The 20-minute-meal. dinner for one.
We leave work early, and C. drops me off across the street from the grocery store near my apartment (saving me a ten minute walk). There are now four hours before I have to leave for the airport to pick up my mother, and there are drains to be unclogged, magazines to be shelved, and clothes to be put away. I run into J., who offers to let me hide any books I need to at his place, which makes me laugh and calms me down a little before I sprint through the supermarket, collecting asparagus and tomatoes and jugs of juice and triple-chocolate Dove bars in my headlong rush. Fifteen minutes later, I am home and running between bedrooms with piles of clothing and stacks of magazines. I shove things onto shelves and under the bed and into closets, haul things out of storage and down to the recycling bin and move more things into storage and sit down to collect myself. Two hours to go.
There is dinner to be considered. My mom will be jetlagged, and presumably they will feed her on the plane. But just in case, I should probably cook something she would eat if she got hungry, which means I need a little more something than just a piece of steak. Rice, I think, and some vegetables, and perhaps some scrambled eggs with tomatoes. It only takes a moment to wash a few cups of rice and get the rice cooker going in between sorting out the recyclables and putting away last week's mail. And then I realize there is only a little more than an hour before I have to leave; time to cook something and wolf it down. I have to plan the cooking out in my mind, to figure out what to cook first, how to organize things so everything is ready at the same time. The steak first, so it can rest while I scramble the eggs. The asparagus next, because it can sit at room temperature, and I can do other things while the water comes to a boil, and finally the eggs-and-tomatoes.

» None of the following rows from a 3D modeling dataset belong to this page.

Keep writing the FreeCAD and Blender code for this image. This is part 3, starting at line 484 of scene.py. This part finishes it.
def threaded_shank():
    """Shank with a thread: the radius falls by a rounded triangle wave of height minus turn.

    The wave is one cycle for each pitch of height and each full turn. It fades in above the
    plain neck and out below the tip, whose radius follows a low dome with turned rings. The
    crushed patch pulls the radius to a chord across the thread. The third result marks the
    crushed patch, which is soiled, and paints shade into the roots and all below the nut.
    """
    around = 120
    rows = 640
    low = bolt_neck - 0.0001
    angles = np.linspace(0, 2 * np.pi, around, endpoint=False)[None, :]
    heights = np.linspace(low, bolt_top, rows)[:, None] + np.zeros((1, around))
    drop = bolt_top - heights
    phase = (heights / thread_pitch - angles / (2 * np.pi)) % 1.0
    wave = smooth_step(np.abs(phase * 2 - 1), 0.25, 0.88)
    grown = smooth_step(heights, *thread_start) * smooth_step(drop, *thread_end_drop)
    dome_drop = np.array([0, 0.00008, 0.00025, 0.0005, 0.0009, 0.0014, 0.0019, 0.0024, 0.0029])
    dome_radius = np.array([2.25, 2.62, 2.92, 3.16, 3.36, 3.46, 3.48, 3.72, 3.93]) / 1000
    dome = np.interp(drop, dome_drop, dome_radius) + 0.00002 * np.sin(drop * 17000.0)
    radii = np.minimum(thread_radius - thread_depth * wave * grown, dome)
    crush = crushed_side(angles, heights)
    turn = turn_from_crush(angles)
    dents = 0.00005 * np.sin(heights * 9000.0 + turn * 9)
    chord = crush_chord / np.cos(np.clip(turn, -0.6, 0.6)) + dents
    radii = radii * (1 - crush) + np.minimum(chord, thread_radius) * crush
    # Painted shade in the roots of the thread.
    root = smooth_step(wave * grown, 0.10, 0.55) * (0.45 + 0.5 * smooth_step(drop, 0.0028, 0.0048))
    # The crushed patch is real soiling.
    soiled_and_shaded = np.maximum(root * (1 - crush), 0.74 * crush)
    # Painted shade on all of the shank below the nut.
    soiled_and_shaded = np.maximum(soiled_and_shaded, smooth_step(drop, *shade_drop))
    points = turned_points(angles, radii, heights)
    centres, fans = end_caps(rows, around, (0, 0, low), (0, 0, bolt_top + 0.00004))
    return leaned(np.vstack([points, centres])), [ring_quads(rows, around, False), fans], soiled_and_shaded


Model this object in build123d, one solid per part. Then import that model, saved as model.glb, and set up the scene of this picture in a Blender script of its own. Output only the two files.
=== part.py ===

I put a pot of water on to boil before trimming a bundle of asparagus stalks and heating the grill pan for my steak. I think of Edouard de Pomiane, who tells you to put a pot of water on the stove as soon as you come home, because you will probably need it for something during the course of your dinner preparation, whether it be for blanching vegetables or cooking potatoes or what have you, and it is nice to have it ready when you are (I believe this comes from French Cooking in Ten Minutes). The steak goes in the pan, and I let it sizzle quietly as I slice the scallions finely, on the bias, and chop the tomato. Halfway through I find that there are only two eggs left. Whoops. It will be scrambled tomatoes with egg, but that will be fine; I'll just eat a little bit and save the rest for my mother. The asparagus is done as soon as the water comes back to a boil, and after I set that pot aside I use the same burner for the sauté pan, heating a little oil and cooking the scallions, then the tomatoes, sprinkling them with salt and a few grinds of pepper before adding the eggs.
The rice is done, waiting quietly in its space-age-looking white plastic cooker. The steak is just medium-rare, a nicely browned exterior striped from the grill, a ribbon of pink running throughout the interior. I slice off a piece, plate it with some rice and a spoonful of the tomato-and-eggs and a bundle of the slender bright asparagus. Exactly twenty minutes have passed since I turned on the stove, pulled the chopping board from its cupboard hiding place. (Although I did have to start the rice well ahead, but it only took a minute to prepare). And I have a perfect little dinner in front of me, rice, steak, scrambled eggs, and asparagus. I even have a little more time to finish tidying up before heading off to the airport.